Sous une autre baguette, la représentation aurait déjà été très correcte, mais la direction de Kirill Petrenko vient sublimer la soirée. L’introduction orchestrale de l’acte I est passionnée, dessinant la nuit d’amour enflammée qui se tient derrière le rideau. On retrouvera cette liberté sautillante tout au long de la soirée. L’orchestre est débarrassé des lourdeurs que lui infligent d’autres directions, avec des cors et contrebassons plus discrets qu’à l’ordinaire.
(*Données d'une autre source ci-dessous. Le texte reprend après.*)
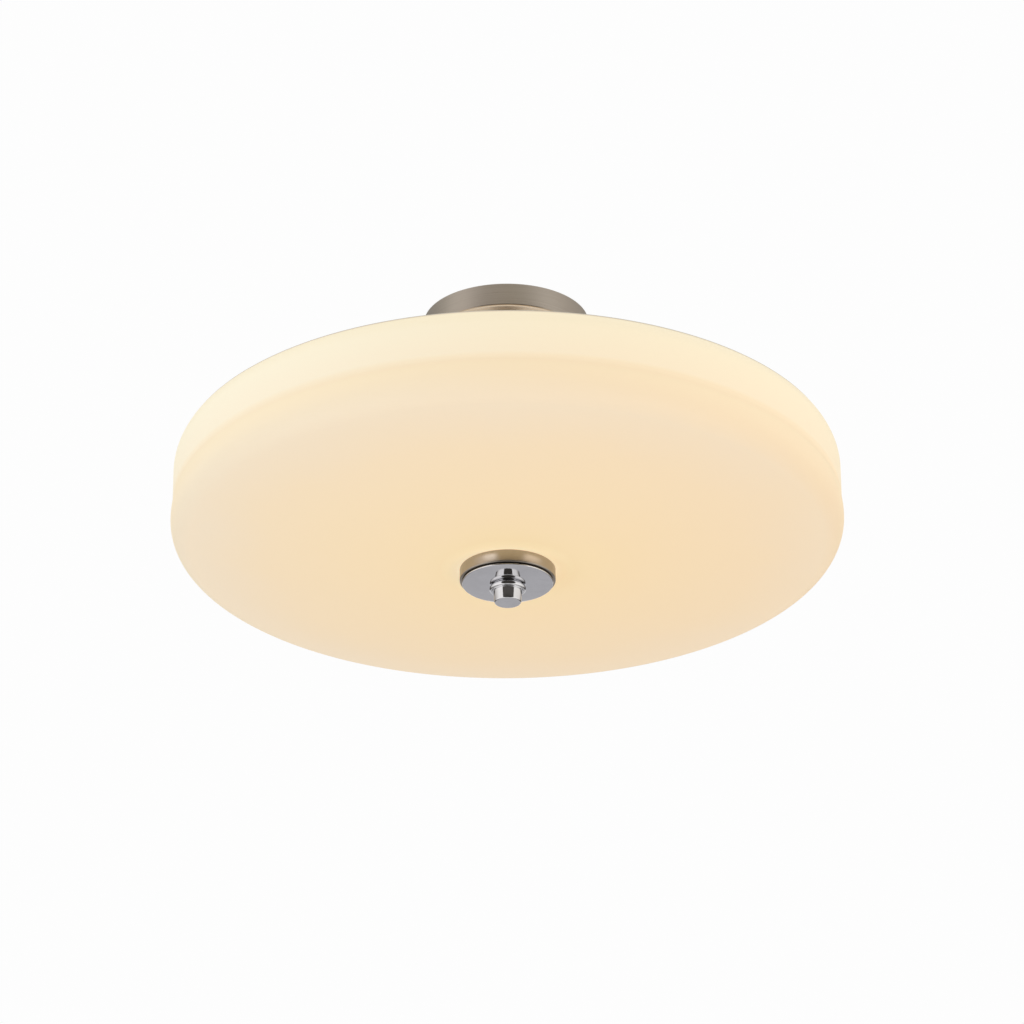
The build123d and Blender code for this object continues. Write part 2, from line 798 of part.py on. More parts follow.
# ================================================================ glass shade
with BuildPart() as glass_shade:
    with BuildSketch(Plane.XZ):
        with BuildLine():
            rim_radius = shade_radius - rim_inset
            crease_radius = shade_radius - crease_inset
            inner_dome_radius = dome_radius - shade_wall
            inner_land_radius = sqrt(inner_dome_radius**2 - (dome_centre_z - land_top_z) ** 2)
            dome_start = -90 + dome_edge_angle
            inner_wall_radius = crease_radius - shade_wall
            wall_top = (crease_radius, wall_top_z)
            crease_top = (crease_radius, crease_z + crease_width / 2)
            crease_bottom = (crease_radius, crease_z - crease_width / 2)
            belly = (shade_radius, belly_z)
            corner_centre = (corner_centre_radius, belly_z)
            dome_centre = (0, dome_centre_z)

            def dome_arc(radius, to_radius):
                """Arc of the dome from the corner in to a radius, about the dome's own centre."""
                end_angle = -90 + degrees(asin(to_radius / radius))
                return CenterArc(dome_centre, radius, dome_start, end_angle - dome_start)

            # Outside, from the rim down and in to the hole.
            TangentArc(wall_top, (rim_radius, rim_z), tangent=(0, 1))
            Line(wall_top, crease_top)
            ThreePointArc(crease_top, (crease_radius - crease_depth, crease_z), crease_bottom)
            TangentArc(belly, crease_bottom, tangent=(0, 1))
            CenterArc(corner_centre, corner_radius, 0, dome_start)
            dome_arc(dome_radius, land_radius)
            Line((land_radius, land_z), (shade_hole_radius, land_z))
            # Inside, from the hole out and up to the rim.
            Line((shade_hole_radius, land_z), (shade_hole_radius, land_top_z))
            Line((shade_hole_radius, land_top_z), (inner_land_radius, land_top_z))
            dome_arc(inner_dome_radius, inner_land_radius)
            CenterArc(corner_centre, corner_radius - shade_wall, 0, dome_start)
            TangentArc(
                (shade_radius - shade_wall, belly_z), (inner_wall_radius, crease_z), tangent=(0, 1)
            )
            Line((inner_wall_radius, crease_z), (inner_wall_radius, wall_top_z))
            TangentArc(
                (inner_wall_radius, wall_top_z), (rim_radius - shade_wall, rim_z), tangent=(0, 1)
            )
            Line((rim_radius - shade_wall, rim_z), (rim_radius, rim_z))
        outline = make_face()
        for crease_end in (crease_top, crease_bottom):
            fillet(outline.vertices().sort_by_distance(crease_end)[0], crease_round)
        fillet(outline.vertices().filter_by_position(Axis.Y, rim_z - 0.01, rim_z + 0.01), rim_round)
    revolve(axis=Axis.Z)
save(glass_shade.part, "glass_shade")

# ================================================================ finial
gasket_outer = cup_radius - cup_lip - fit_clearance
save(make_ring(gasket_z, gasket_height, gasket_outer, gasket_outer - gasket_width), "shade_gasket")

with BuildPart() as finial_cup:
    with BuildSketch(Plane.XZ):
        with BuildLine():
            Polyline(
                (cup_radius, cup_top_z),
                (cup_radius, cup_z),
                (rod_hole_radius, cup_z),
                (rod_hole_radius, cup_z + cup_floor),
                (cup_radius - cup_wall, cup_z + cup_floor),
                (cup_radius - cup_wall, gasket_z),
                (cup_radius - cup_lip, gasket_z),
                (cup_radius - cup_lip, cup_top_z),
                close=True,
            )
        outline = make_face()
        fillet(outline.vertices().sort_by_distance((cup_radius, cup_z))[0], cup_round)
    revolve(axis=Axis.Z)
save(finial_cup.part, "finial_cup")

with BuildPart() as finial_disc:
    with BuildSketch(Plane.XZ):
        with BuildLine():
            root_radius = disc_radius - disc_groove_depth
            land_angle = degrees(asin(disc_land_radius / disc_dome_radius))
            rim_angle = degrees(asin(disc_radius / disc_dome_radius))
            dome_centre = (0, disc_dome_centre_z)
            CenterArc(dome_centre, disc_dome_radius, land_angle - 90, rim_angle - land_angle)
            Polyline(
                (disc_land_radius, disc_z),
                (rod_hole_radius, disc_z),
                (rod_hole_radius, cup_z),
                (root_radius, cup_z),
                (root_radius, cup_z - disc_groove),
                (disc_radius, cup_z - disc_groove),
                (disc_radius, disc_rim_z),
            )
        outline = make_face()
        fillet(outline.vertices().sort_by_distance((disc_radius, disc_rim_z))[0], disc_round)
    revolve(axis=Axis.Z)
save(finial_disc.part, "finial_disc")

with BuildPart() as finial_knob:
    neck_z = knob_top_z - knob_neck_height
    collar_z = neck_z - knob_collar_height
    step_z = collar_z - knob_step_height
    bore_end_z = rod_end_z - bore_spare
    with BuildSketch(Plane.XZ):
        with BuildLine():
            Polyline(
                (tapped_radius, knob_top_z),
                (knob_neck_radius, knob_top_z),
                (knob_neck_radius, neck_z),
                (knob_collar_radius, neck_z),
                (knob_collar_radius, collar_z),
                (knob_step_radius, collar_z),
                (knob_step_radius, step_z),
                (knob_top_radius, step_z),
                (knob_tip_radius, knob_z),
                (0, knob_z),
                (0, bore_end_z),
                (tapped_radius, bore_end_z),
                close=True,
            )
        outline = make_face()
        collar_edges = [(knob_collar_radius, neck_z), (knob_collar_radius, collar_z)]
        for corner in collar_edges:
            fillet(outline.vertices().sort_by_distance(corner)[0], knob_collar_height / 2 - fit_clearance)
        fillet(outline.vertices().sort_by_distance((knob_tip_radius, knob_z))[0], knob_tip_round)
    revolve(axis=Axis.Z)
save(finial_knob.part, "finial_knob")
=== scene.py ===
import json
from math import atan2, cos, degrees, hypot, pi, radians, sin, sqrt, tan

import bmesh
import bpy
from mathutils import Matrix, Vector


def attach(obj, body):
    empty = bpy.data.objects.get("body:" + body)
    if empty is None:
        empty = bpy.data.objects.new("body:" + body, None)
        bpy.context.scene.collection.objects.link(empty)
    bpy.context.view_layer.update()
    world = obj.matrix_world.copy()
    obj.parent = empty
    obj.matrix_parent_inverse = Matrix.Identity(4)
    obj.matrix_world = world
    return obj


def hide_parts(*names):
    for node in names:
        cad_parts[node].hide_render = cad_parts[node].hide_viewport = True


# Semi-flush ceiling light: a lit opal bowl clamped under a short stem, with three bulbs inside.
# Shapes are drawn in millimetres, with the ceiling at Z 0, Z up and the photograph's side at -Y.
# Materials, lamps, studio cards and the camera are in metres.

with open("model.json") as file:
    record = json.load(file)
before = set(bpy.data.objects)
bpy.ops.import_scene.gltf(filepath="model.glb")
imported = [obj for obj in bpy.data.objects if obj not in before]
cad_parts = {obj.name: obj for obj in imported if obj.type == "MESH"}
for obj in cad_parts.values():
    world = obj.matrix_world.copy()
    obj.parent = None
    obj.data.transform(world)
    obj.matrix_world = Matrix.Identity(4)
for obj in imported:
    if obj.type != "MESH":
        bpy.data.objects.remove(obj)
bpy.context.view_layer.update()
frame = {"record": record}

# ================================================================ sizes that several pieces share
MM = 0.001
LAMP_ANGLES = {1: 90, 2: 210, 3: 330}       # lampholders, in degrees from +X
LAMP_Z = -140.087                           # height of the bulbs' axes
ROD_PITCH, STUD_PITCH, SET_SCREW_PITCH, BULB_PITCH = 1.0, 0.8, 0.5, 3.63
ROD_R, ROD_BORE = 5.0, 3.4
ROD_HOLE = 5.4                              # plain hole for the rod
TAPPED_R = 5.05                             # threaded hole for the rod or a nipple
ROD_THREAD, NUT_THREAD = 0.5, 0.45          # depth of the thread, outside and in a bore
NUT_HEIGHT, NUT_FLATS = 4.0, 7.05           # flats: half the width across them
ROD_TOP, ROD_END = -8.1, -210.984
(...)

On retrouvera aussi cette légèreté dans un admirable prélude à l’acte III, mais c’est toute la partition qui est ainsi abordée, Petrenko magnifiant l’orchestration par petites touches : tempos, sonorités, sans jamais pour autant oublier les voix, à l’inverse de ces chefs essentiellement symphoniques qui oublient le plateau. Le chant conversationnel est ainsi admirablement soutenu. Il n’est pas anodin de rappeler que Petrenko dirigea à la Wiener Volksoper avant de devenir directeur musical de la Komische Oper Berlin, y faisant l’apprentissage simultané du théâtre et de l’opérette. De même, à leur époque, de futurs grands chefs du répertoire « sérieux » germanique ne dédaignaient pas non plus la musique légère, que ce soit par goût ou par obligation. Les milanais peuvent féliciter Dominique Meyer d’avoir su convaincre Kirill Petrenko de faire ici ses débuts à la tête de l’Orchestre de la Scala, ici proche de la perfection, et dont les couleurs sont parfaitement en phase avec l’approche de Petrenko. Il reste au public scaligère à espérer que ces débuts ne sont qu’un prélude à une collaboration dans la durée en dépit du prochain départ de l’actuel surintendant.